## [INFORMATION SUPPLIED]
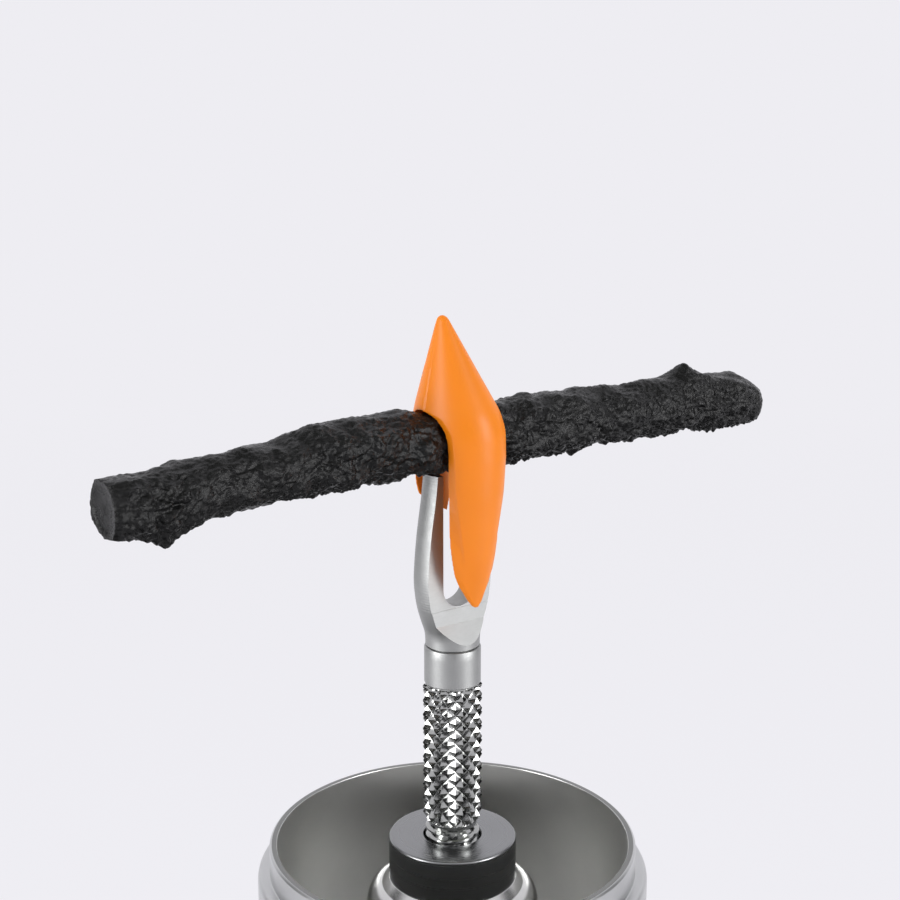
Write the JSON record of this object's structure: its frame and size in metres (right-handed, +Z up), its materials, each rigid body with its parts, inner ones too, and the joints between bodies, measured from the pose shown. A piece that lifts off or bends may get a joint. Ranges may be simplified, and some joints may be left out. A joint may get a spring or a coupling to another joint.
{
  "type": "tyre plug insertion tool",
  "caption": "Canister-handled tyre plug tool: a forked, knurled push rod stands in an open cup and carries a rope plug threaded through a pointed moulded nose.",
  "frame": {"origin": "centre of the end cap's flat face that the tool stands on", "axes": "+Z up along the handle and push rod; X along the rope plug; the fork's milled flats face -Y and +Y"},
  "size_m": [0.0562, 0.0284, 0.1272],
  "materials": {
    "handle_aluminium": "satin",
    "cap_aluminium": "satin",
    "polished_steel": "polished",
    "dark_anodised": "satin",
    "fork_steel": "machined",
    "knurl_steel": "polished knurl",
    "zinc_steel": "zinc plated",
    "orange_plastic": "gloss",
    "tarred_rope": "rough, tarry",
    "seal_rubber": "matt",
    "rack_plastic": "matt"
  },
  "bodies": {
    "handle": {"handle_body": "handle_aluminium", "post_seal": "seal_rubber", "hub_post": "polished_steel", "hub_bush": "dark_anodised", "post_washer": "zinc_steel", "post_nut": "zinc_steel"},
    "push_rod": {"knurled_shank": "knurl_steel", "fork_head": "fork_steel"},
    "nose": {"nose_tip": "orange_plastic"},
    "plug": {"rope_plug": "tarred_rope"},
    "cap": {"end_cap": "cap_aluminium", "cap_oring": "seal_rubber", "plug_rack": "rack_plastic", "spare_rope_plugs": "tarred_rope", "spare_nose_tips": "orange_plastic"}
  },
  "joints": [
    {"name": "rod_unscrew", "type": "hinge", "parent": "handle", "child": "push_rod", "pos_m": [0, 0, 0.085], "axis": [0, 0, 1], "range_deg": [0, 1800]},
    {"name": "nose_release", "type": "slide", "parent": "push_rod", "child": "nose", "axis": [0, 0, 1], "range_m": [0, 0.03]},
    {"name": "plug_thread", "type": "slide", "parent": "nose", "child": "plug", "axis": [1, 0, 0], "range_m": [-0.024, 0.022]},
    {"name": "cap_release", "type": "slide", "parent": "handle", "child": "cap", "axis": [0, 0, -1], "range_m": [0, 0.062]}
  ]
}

## [WHAT NEEDS TO BE DONE]
Write down the full listing again, exactly.

## [SOLUTION FOR THIS EXERCISE]
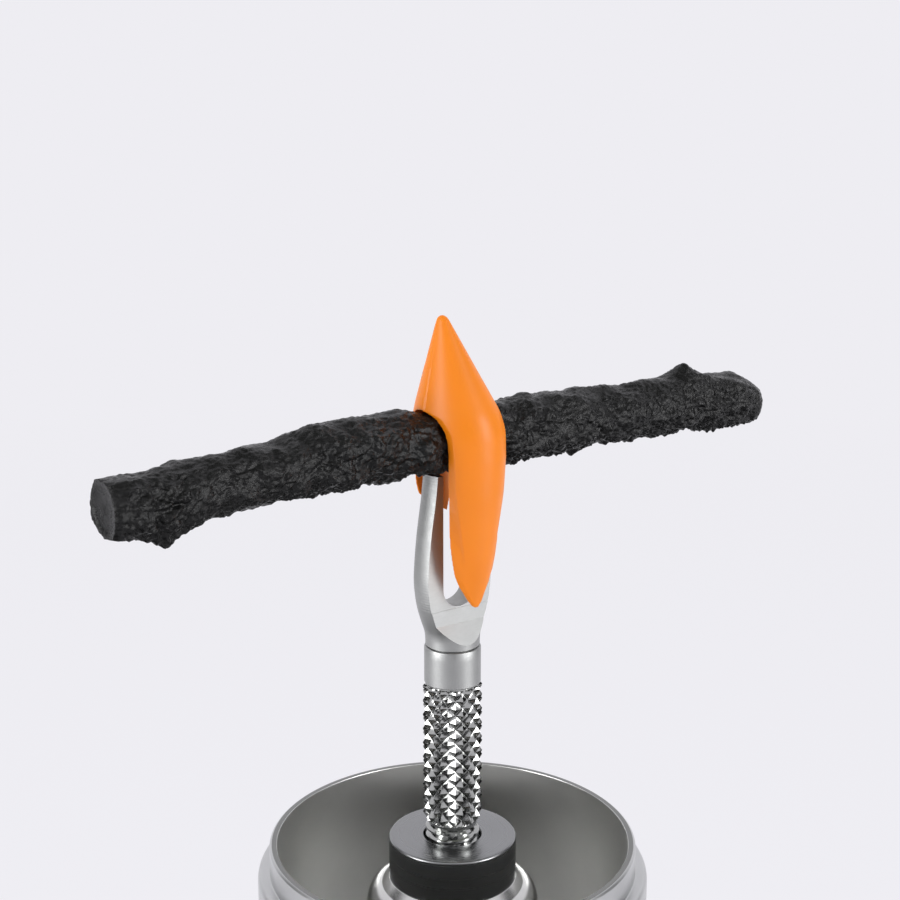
Write the JSON record of this object's structure: its frame and size in metres (right-handed, +Z up), its materials, each rigid body with its parts, inner ones too, and the joints between bodies, measured from the pose shown. A piece that lifts off or bends may get a joint. Ranges may be simplified, and some joints may be left out. A joint may get a spring or a coupling to another joint.
{
  "type": "tyre plug insertion tool",
  "caption": "Canister-handled tyre plug tool: a forked, knurled push rod stands in an open cup and carries a rope plug threaded through a pointed moulded nose.",
  "frame": {"origin": "centre of the end cap's flat face that the tool stands on", "axes": "+Z up along the handle and push rod; X along the rope plug; the fork's milled flats face -Y and +Y"},
  "size_m": [0.0562, 0.0284, 0.1272],
  "materials": {
    "handle_aluminium": "satin",
    "cap_aluminium": "satin",
    "polished_steel": "polished",
    "dark_anodised": "satin",
    "fork_steel": "machined",
    "knurl_steel": "polished knurl",
    "zinc_steel": "zinc plated",
    "orange_plastic": "gloss",
    "tarred_rope": "rough, tarry",
    "seal_rubber": "matt",
    "rack_plastic": "matt"
  },
  "bodies": {
    "handle": {"handle_body": "handle_aluminium", "post_seal": "seal_rubber", "hub_post": "polished_steel", "hub_bush": "dark_anodised", "post_washer": "zinc_steel", "post_nut": "zinc_steel"},
    "push_rod": {"knurled_shank": "knurl_steel", "fork_head": "fork_steel"},
    "nose": {"nose_tip": "orange_plastic"},
    "plug": {"rope_plug": "tarred_rope"},
    "cap": {"end_cap": "cap_aluminium", "cap_oring": "seal_rubber", "plug_rack": "rack_plastic", "spare_rope_plugs": "tarred_rope", "spare_nose_tips": "orange_plastic"}
  },
  "joints": [
    {"name": "rod_unscrew", "type": "hinge", "parent": "handle", "child": "push_rod", "pos_m": [0, 0, 0.085], "axis": [0, 0, 1], "range_deg": [0, 1800]},
    {"name": "nose_release", "type": "slide", "parent": "push_rod", "child": "nose", "axis": [0, 0, 1], "range_m": [0, 0.03]},
    {"name": "plug_thread", "type": "slide", "parent": "nose", "child": "plug", "axis": [1, 0, 0], "range_m": [-0.024, 0.022]},
    {"name": "cap_release", "type": "slide", "parent": "handle", "child": "cap", "axis": [0, 0, -1], "range_m": [0, 0.062]}
  ]
}